Schiltberger was in Syria and Egypt at about the same time as De Lannoy, and may have heard this tradition, also the legend that was related to the Bishop of Lubeck, to the effect that the balsam tree did not put forth in the garden of Matarea until the Virgin, in passing by when on her flight from the persecutions of Herod, had washed her son’s clothes in the stream that irrigated the garden. Makrizi associates this very fable with the well at Matarea, adding, that the balm-tree had quite disappeared from the country about the Jordan where it was formerly exclusively obtained. Strabo (XVI, ii, 41) and Pliny (XII, v, 4) both say that this plant was cultivated in the royal gardens at Jericho, of which it was the chief ornament (Josephus, Wars, etc., iv, 8); but it is doubtful whether it disappeared entirely from Judæa after the days of Cleopatra and Augustus, because some was purchased at Jerusalem in 705 by St. Guillebaud (cited by S. de Sacy, Abd-Allatif, 91); and Burkhardt learnt that balm-oil was to be obtained at Tiberias, extracted from a fruit that greatly resembled the cucumber, and grew on a stem very like the balsam tree at Mecca.
Now-a-days, a sort of oil, produced from the myrobalsamum and prepared at Jerusalem, is sold to superstitious pilgrims for genuine balsam or extract of opobalsamum, although it does not possess its qualities. Deception was also practised in Schiltberger’s time, but he has shewn himself not to have been so great a simpleton as the many who are being continually duped.
That the sale of balsam was a great source of revenue to the sultan (the patriarch of Armenia paid a high price for it, see [page 92]), is confirmed by others. Makrizi considered it a most useful commodity. Christian sovereigns vied with each other in securing a supply, and it was greatly esteemed by Christians in general, because baptism was not considered efficacious unless oil of balsam was dropped into the water prepared for the purpose.—Bruun.
(23A.) A plant called the balsam, from which oil was extracted, and not to be found in any other part of the world, grew in the vicinity of Fostat the chief city of Egypt, situated on the river Nile to the north. So wrote Ibn Haukal in the 10th century. It was near Fostat that Cairo was founded in 968. Jacques de Vitry, a bishop in Palestine in the 13th century (afterwards bishop of Tusculum, the modern Frascati) alludes to the produce of balsam in Egypt, which previously was to be obtained in the Holy Land only (Gesta Dei per Francos, etc., Hanoviæ, MDCXI, Bongars edition). According to De Lannoy, it grew by the shore near the city of Cairo, and De Maillet, Consul for France at that city in the early part of the last century, specially describes the plant, which, however, he could not have seen, as it had disappeared two hundred years before his time.

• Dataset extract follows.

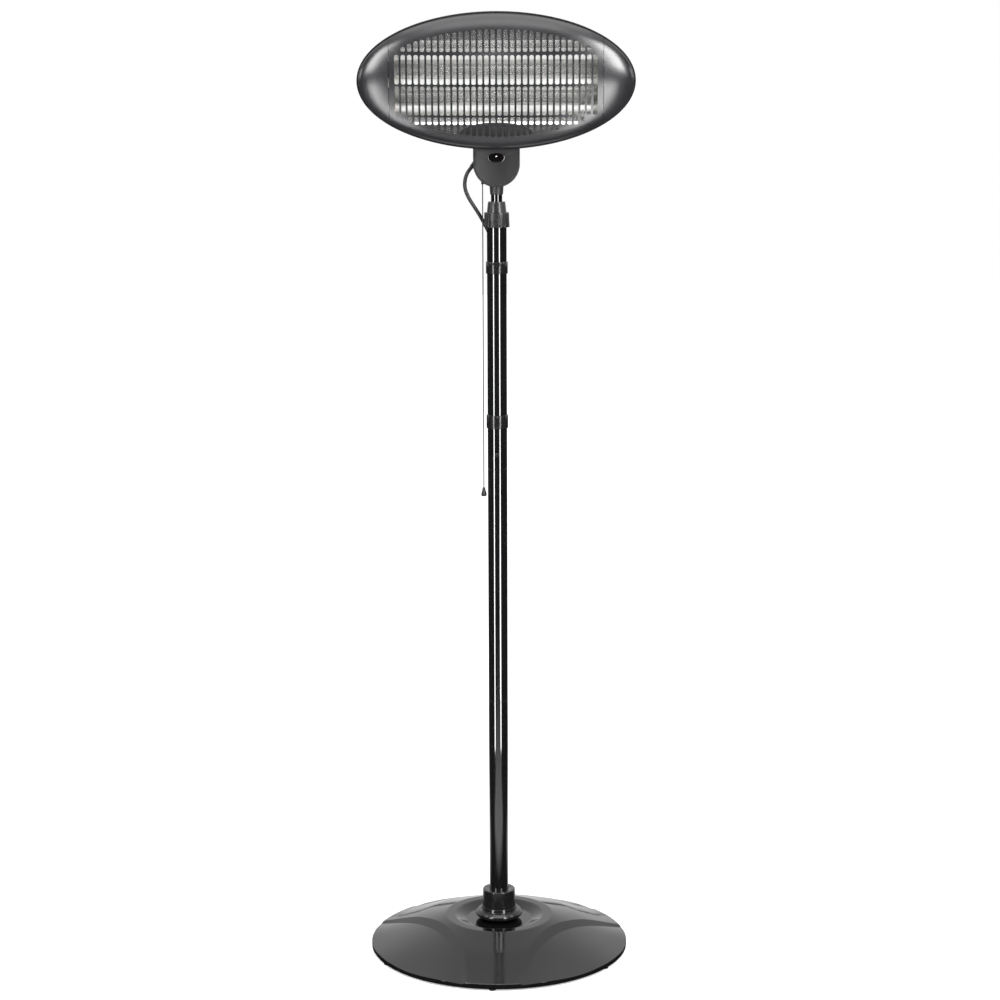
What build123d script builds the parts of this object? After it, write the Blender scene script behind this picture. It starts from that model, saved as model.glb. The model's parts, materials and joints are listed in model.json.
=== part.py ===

The last of the plants that grew in the garden of Matarea, says this author, were not more than two or three cubits in height, the stem being about one inch in thickness; the leaves of a beautiful green, on slender branches, resembled those of the rue. The stem had a double bark, the outer of a reddish colour, the inner, the thinnest, being perfectly green. The smell of the two barks was not unlike that of the turpentine tree, but when bruised between the fingers emitted an odour similar to that of cardamom. Like the vine, this plant was primed annually, and De Maillet supposes that then was extracted the valuable balsam so greatly esteemed by all Christians, especially those of the Coptic church, the efficacy of baptism without its application being generally doubted (Descr. de l’Egypte, edited by the Abbé Le Mascrier, à la Haye, 1740). De Maillet distinguishes the balsam of Cairo from that of Mecca, which Ali Bey (Travels, etc.) informs us was not made there, but, on the contrary, was very scarce, as it could only be obtained when brought by the Bedouins. Ali Bey was told that it came from Medina. According to some authors, the last of the balsam plants growing in Egypt were destroyed in 1615 by an inundation of the Nile.—Ed.
CHAPTER XLI.
[(1.)] “Of these four rivers I have seen three.”—Well versed as Schiltberger was in the Holy Scriptures, he could not but have been aware that the Euphrates and Tigris were included among the four rivers that had their source in Paradise; but he substitutes the Nile and Rison for the Gihon and Pison.